To put these official viewing figures in some sort of context, it is revealing to look at the figures for the last Football World Cup, where Fifa claimed more than 3.5 billion people viewed some of the 2018 World Cup (more than half of the global population) with 1.12 billion watching at least one minute of France beating Croatia 4-2 in the final.
Note that to reach these extreme viewing figures it is qualified as ‘at least one minute’ . . . one minute, that is just a slip of the finger when you were really trying to get the tenth repeat of Pointless!
Unfortunately the AC36 event do not break their viewing figures down to such detail.
And to get the dedicated TV audience figure of 68.2m, the ‘dedicated audience‘ includes all those who watched the event LIVE, delayed or highlights on TV, americascup.com, YouTube and Facebook.

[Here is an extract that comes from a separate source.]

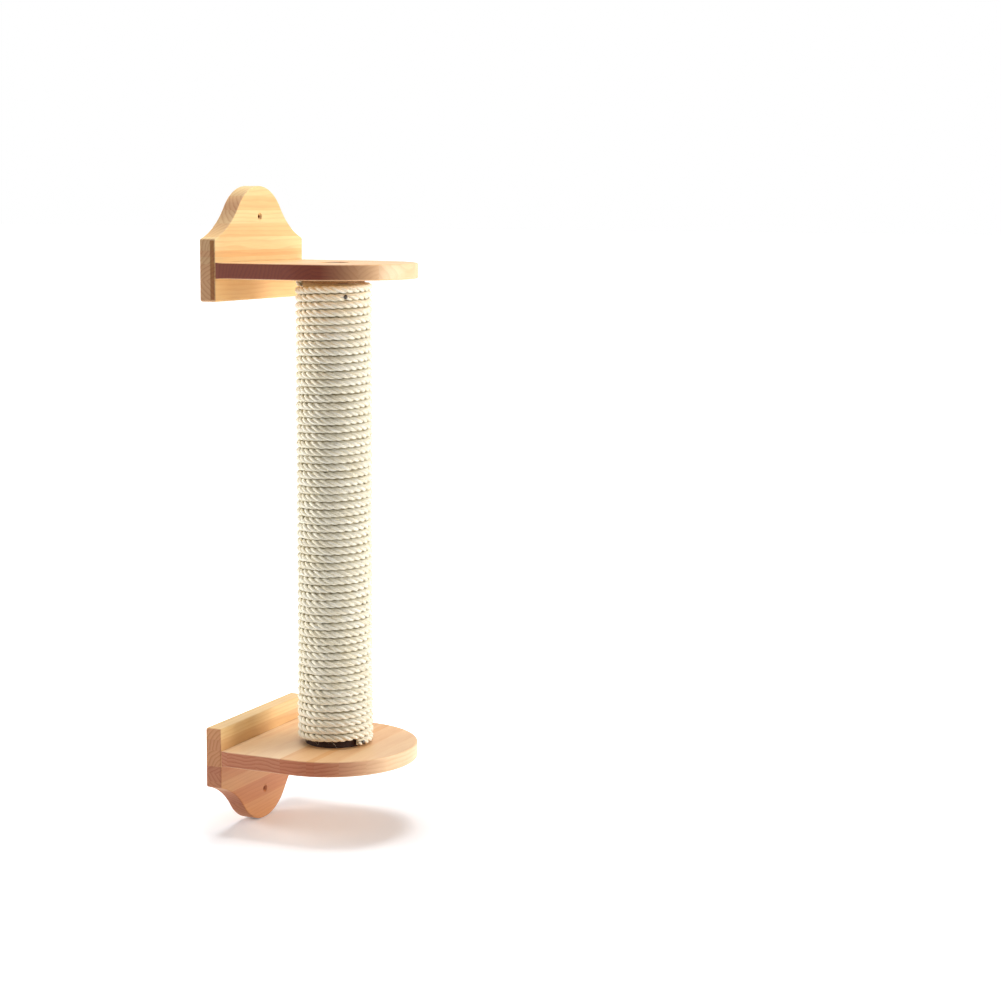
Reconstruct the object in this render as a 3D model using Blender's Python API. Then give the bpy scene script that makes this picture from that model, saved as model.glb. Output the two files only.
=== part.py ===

To get any sort of audience on mainstream media is a win, as unlike other popular sports there are no regular – week in week out – events with which to build a didicated following.
These one-off events involving a few, specially formed teams, rolled out for a unique format event, that has little connection to any sail racing that 99% of club or even international sailors take part in, cannot expect to suddenly become media stars, no matter how you slice and dice the numbers.
So Yes, if these figures somehow help Ben Ainslie and the Ineos Team UK get the America’s Cup to Cowes without having to actually win the Auld Mug, then he will have achieved more than any of other British challenger has managed.
But if it involves as much backbiting and acrimony as getting the AC36 on the road in Auckland did, then perhaps Cowes might just want to take a step back . . . Look what happened last time.